◆ **What the task requires**
In the following material, identify every line holding the string "which" and return it.
• • • •
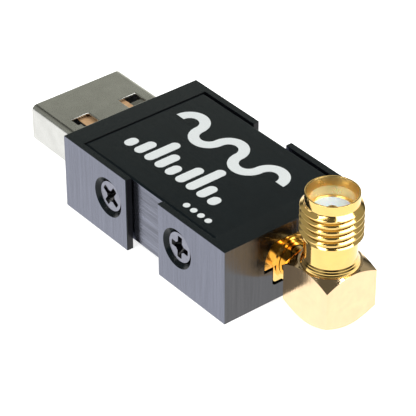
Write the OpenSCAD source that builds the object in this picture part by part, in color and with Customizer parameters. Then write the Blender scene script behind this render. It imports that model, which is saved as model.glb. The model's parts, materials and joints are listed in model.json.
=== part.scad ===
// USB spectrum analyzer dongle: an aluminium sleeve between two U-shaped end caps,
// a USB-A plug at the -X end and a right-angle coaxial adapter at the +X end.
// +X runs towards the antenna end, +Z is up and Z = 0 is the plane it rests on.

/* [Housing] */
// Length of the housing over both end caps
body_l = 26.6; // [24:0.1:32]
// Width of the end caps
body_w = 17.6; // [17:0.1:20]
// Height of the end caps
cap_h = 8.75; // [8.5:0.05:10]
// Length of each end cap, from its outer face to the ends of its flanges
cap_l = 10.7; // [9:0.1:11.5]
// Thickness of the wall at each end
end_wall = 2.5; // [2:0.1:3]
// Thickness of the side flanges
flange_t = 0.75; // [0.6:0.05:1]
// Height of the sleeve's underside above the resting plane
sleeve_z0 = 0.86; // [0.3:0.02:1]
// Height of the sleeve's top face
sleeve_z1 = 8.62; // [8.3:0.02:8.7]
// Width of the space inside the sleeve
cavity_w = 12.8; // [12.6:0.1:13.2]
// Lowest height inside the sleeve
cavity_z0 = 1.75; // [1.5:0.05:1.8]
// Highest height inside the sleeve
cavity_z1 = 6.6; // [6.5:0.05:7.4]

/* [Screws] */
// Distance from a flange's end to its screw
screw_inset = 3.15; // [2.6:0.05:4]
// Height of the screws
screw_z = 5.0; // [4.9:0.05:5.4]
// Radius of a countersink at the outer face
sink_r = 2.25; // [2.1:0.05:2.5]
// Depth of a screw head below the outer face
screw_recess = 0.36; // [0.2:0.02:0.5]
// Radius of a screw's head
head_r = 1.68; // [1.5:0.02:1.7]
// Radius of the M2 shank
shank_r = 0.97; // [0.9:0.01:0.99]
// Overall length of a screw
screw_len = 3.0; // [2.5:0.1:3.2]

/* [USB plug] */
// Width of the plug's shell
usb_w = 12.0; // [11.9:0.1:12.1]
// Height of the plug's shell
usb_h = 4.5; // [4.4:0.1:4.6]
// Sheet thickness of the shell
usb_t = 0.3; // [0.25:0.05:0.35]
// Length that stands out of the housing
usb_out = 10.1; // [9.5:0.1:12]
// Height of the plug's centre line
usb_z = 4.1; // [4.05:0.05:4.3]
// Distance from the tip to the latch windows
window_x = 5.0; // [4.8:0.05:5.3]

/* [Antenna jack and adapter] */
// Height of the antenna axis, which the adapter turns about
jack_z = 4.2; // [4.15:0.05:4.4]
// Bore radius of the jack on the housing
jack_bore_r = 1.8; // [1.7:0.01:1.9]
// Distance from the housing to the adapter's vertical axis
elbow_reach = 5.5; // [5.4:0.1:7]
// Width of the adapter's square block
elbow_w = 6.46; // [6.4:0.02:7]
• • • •
◆ **Result**
Write the OpenSCAD source that builds the object in this picture part by part, in color and with Customizer parameters. Then write the Blender scene script behind this render. It imports that model, which is saved as model.glb. The model's parts, materials and joints are listed in model.json.
// Height of the antenna axis, which the adapter turns about